• Written instruction: Write every line of the material out exactly as shown.

• Collected data:
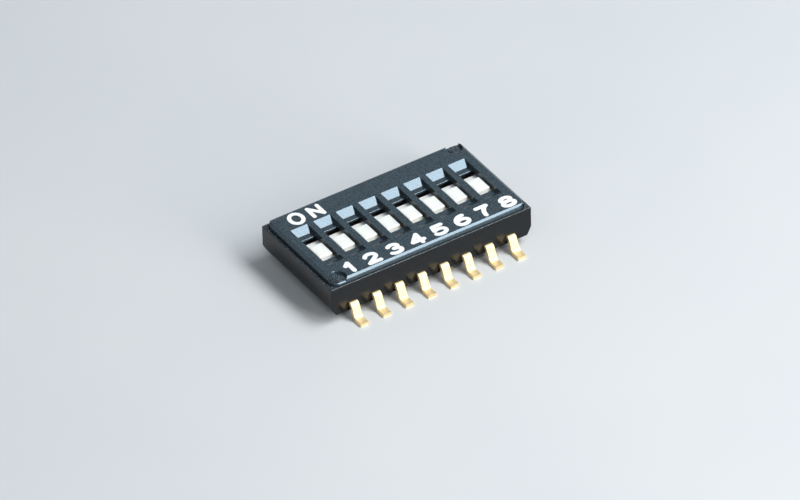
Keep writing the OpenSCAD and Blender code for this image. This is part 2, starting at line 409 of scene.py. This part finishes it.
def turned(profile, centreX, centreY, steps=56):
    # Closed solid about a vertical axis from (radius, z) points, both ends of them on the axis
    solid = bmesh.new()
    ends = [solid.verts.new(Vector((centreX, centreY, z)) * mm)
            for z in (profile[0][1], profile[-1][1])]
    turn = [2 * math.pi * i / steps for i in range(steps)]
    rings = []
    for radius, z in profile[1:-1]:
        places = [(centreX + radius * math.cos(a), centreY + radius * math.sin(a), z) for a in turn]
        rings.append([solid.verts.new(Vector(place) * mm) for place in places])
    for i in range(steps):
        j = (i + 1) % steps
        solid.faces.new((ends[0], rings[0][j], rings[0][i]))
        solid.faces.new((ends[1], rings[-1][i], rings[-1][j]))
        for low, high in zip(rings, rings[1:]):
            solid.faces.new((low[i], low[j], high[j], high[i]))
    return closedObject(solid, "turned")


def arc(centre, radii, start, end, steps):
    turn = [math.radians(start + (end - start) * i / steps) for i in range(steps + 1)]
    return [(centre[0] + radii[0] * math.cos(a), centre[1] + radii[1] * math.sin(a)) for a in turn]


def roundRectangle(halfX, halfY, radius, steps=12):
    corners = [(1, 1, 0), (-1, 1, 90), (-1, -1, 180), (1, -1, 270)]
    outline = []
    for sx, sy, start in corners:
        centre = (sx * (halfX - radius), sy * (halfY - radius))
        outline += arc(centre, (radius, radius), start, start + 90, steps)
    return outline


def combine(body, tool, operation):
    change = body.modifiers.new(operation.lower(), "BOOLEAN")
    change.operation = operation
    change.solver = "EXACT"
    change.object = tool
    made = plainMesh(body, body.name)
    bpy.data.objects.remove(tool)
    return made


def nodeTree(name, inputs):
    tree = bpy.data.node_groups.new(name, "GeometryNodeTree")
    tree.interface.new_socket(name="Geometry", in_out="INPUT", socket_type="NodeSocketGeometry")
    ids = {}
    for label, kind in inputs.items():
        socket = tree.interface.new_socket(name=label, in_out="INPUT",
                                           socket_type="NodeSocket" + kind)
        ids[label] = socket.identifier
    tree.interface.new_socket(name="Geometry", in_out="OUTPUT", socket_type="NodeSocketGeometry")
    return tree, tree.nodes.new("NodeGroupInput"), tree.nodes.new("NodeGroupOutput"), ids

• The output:
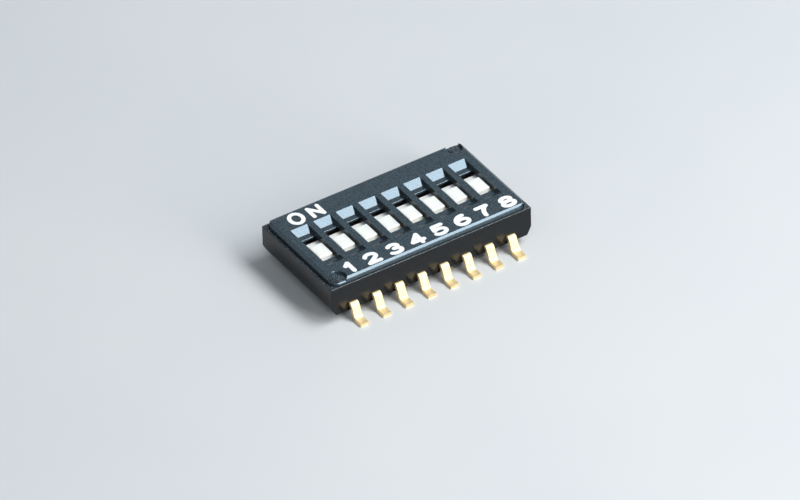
Keep writing the OpenSCAD and Blender code for this image. This is part 2, starting at line 409 of scene.py. This part finishes it.
def turned(profile, centreX, centreY, steps=56):
    # Closed solid about a vertical axis from (radius, z) points, both ends of them on the axis
    solid = bmesh.new()
    ends = [solid.verts.new(Vector((centreX, centreY, z)) * mm)
            for z in (profile[0][1], profile[-1][1])]
    turn = [2 * math.pi * i / steps for i in range(steps)]
    rings = []
    for radius, z in profile[1:-1]:
        places = [(centreX + radius * math.cos(a), centreY + radius * math.sin(a), z) for a in turn]
        rings.append([solid.verts.new(Vector(place) * mm) for place in places])
    for i in range(steps):
        j = (i + 1) % steps
        solid.faces.new((ends[0], rings[0][j], rings[0][i]))
        solid.faces.new((ends[1], rings[-1][i], rings[-1][j]))
        for low, high in zip(rings, rings[1:]):
            solid.faces.new((low[i], low[j], high[j], high[i]))
    return closedObject(solid, "turned")


def arc(centre, radii, start, end, steps):
    turn = [math.radians(start + (end - start) * i / steps) for i in range(steps + 1)]
    return [(centre[0] + radii[0] * math.cos(a), centre[1] + radii[1] * math.sin(a)) for a in turn]


def roundRectangle(halfX, halfY, radius, steps=12):
    corners = [(1, 1, 0), (-1, 1, 90), (-1, -1, 180), (1, -1, 270)]
    outline = []
    for sx, sy, start in corners:
        centre = (sx * (halfX - radius), sy * (halfY - radius))
        outline += arc(centre, (radius, radius), start, start + 90, steps)
    return outline


def combine(body, tool, operation):
    change = body.modifiers.new(operation.lower(), "BOOLEAN")
    change.operation = operation
    change.solver = "EXACT"
    change.object = tool
    made = plainMesh(body, body.name)
    bpy.data.objects.remove(tool)
    return made


def nodeTree(name, inputs):
    tree = bpy.data.node_groups.new(name, "GeometryNodeTree")
    tree.interface.new_socket(name="Geometry", in_out="INPUT", socket_type="NodeSocketGeometry")
    ids = {}
    for label, kind in inputs.items():
        socket = tree.interface.new_socket(name=label, in_out="INPUT",
                                           socket_type="NodeSocket" + kind)
        ids[label] = socket.identifier
    tree.interface.new_socket(name="Geometry", in_out="OUTPUT", socket_type="NodeSocketGeometry")
    return tree, tree.nodes.new("NodeGroupInput"), tree.nodes.new("NodeGroupOutput"), ids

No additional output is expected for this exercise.